If we look back at the electricity production and supply in 2009, the country produced 4,000 MW of electricity at that time, with hourly load-shedding indicating a net demand of 8,000 MW. Now, considering this summer's peak demand, even on the day of maximum production at 16,477 MW, there was still at least 1,500 to 2,000 MW of load-shedding. This implies that the net demand for electricity has risen to 18,477 MW over the past 15 years, creating a new demand of 10,477 MW. On average, this amounts to a new annual demand of about 700 MW, although electricity calculations are not that straightforward.

The government asserts that there is a 10% annual increase in electricity demand due to new households, factories, and industries. Hence, it is crucial to increase production accordingly. However, the government has already extended grid electricity to almost all areas, completing this task by 2020. Therefore, future residential demand is unlikely to grow significantly. The remaining sector is industrial; however, it is challenging to create new demand here. Industry owners generally prefer self-generated electricity to run their operations, as they lack confidence in grid electricity. This is not their fault, as grid electricity is unreliable and expensive, leading large industrialists to produce their own electricity using gas from Petrobangla.

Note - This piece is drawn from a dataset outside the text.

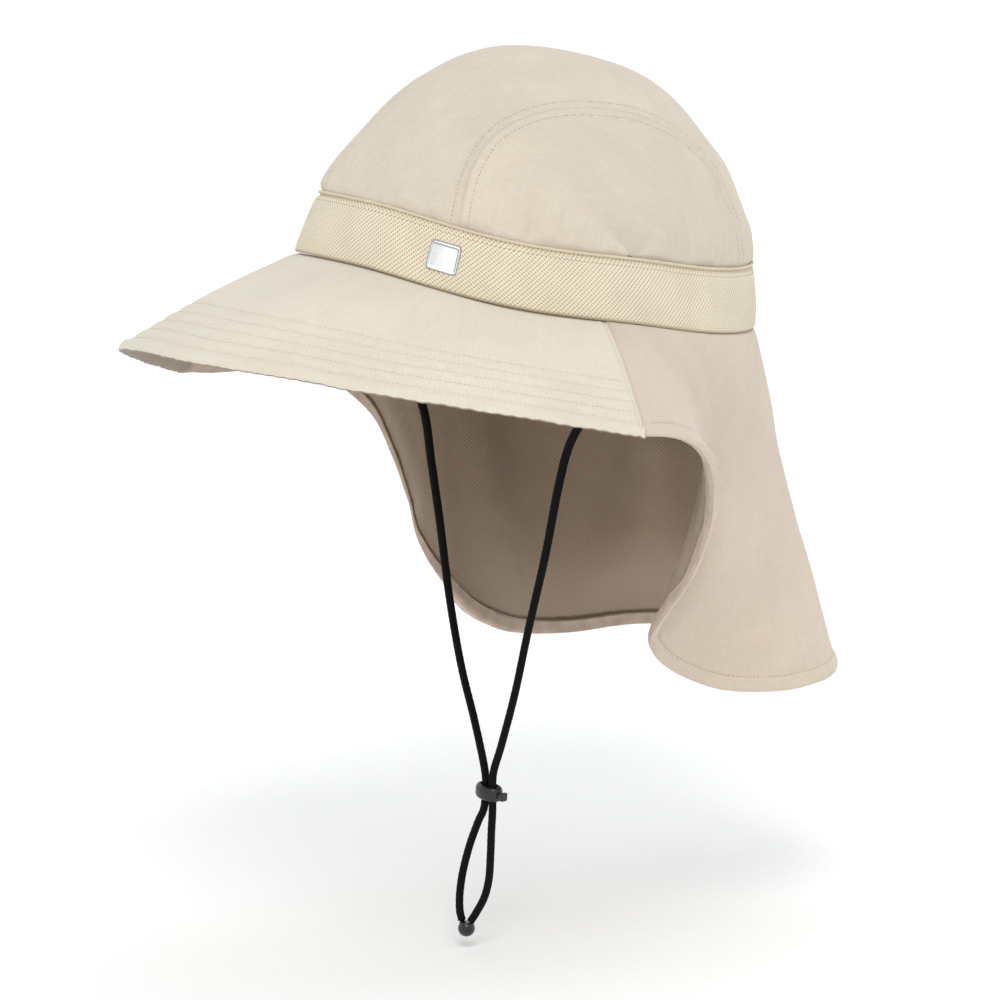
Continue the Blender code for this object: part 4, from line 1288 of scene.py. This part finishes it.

Consequently, new power plants might remain idle. Despite multiple discussions between the government and industrialists, no productive outcome has been achieved. No power distribution company has been able to provide uninterrupted electricity to the industries. Due to this, industrial electricity consumption in the country has not increased as expected.

Looking at the power generation regions, there are 36 power plants in the Dhaka region. The latest additions are two large gas-fired power plants: Unique Meghna ghat with 584 MW and Summit Power with 589 MW. Out of the 36 power plants in Dhaka, 18 are gas-fired, 17 run on furnace oil, and one is solar-powered. Four of these plants were rental power plants, which have now been kept under a "no electricity, no payment" condition after their contract expiration. Interestingly, some of these plants previously operated at less than 10% of their capacity annually but are now required to sell at least 20% of their output, thereby increasing the costs within the power generation system.

The total capacity of such plants in the Dhaka division is 400 MW. This situation is not unique to Dhaka but is seen across other regions as well. In Chittagong, there are 23 power plants, with a 100 MW plant operating under the "no electricity, no payment" option. Similarly, in Comilla, there is a 55 MW plant, in Mymensingh a 50 MW plant, in Khulna two plants with a combined capacity of 155 MW, in Barishal a 33 MW plant, and in Rajshahi a 50 MW plant.

Nationwide, with about half of the power plants sitting idle, questions arise about retaining old power plants after their contracts have expired. However, the Power Development Board (PDB) seems indifferent to these concerns, resulting in substantial annual losses for the government. According to the PDB, a subsidy of 400 billion BDT was required last fiscal year. Although the finance division provided this subsidy as a loan, the PDB has never repaid it, marking a significant loss for the government. Therefore, the PDB needs to assess the necessity of power plants before construction; otherwise, the country will face enormous losses from investing in idle power plants.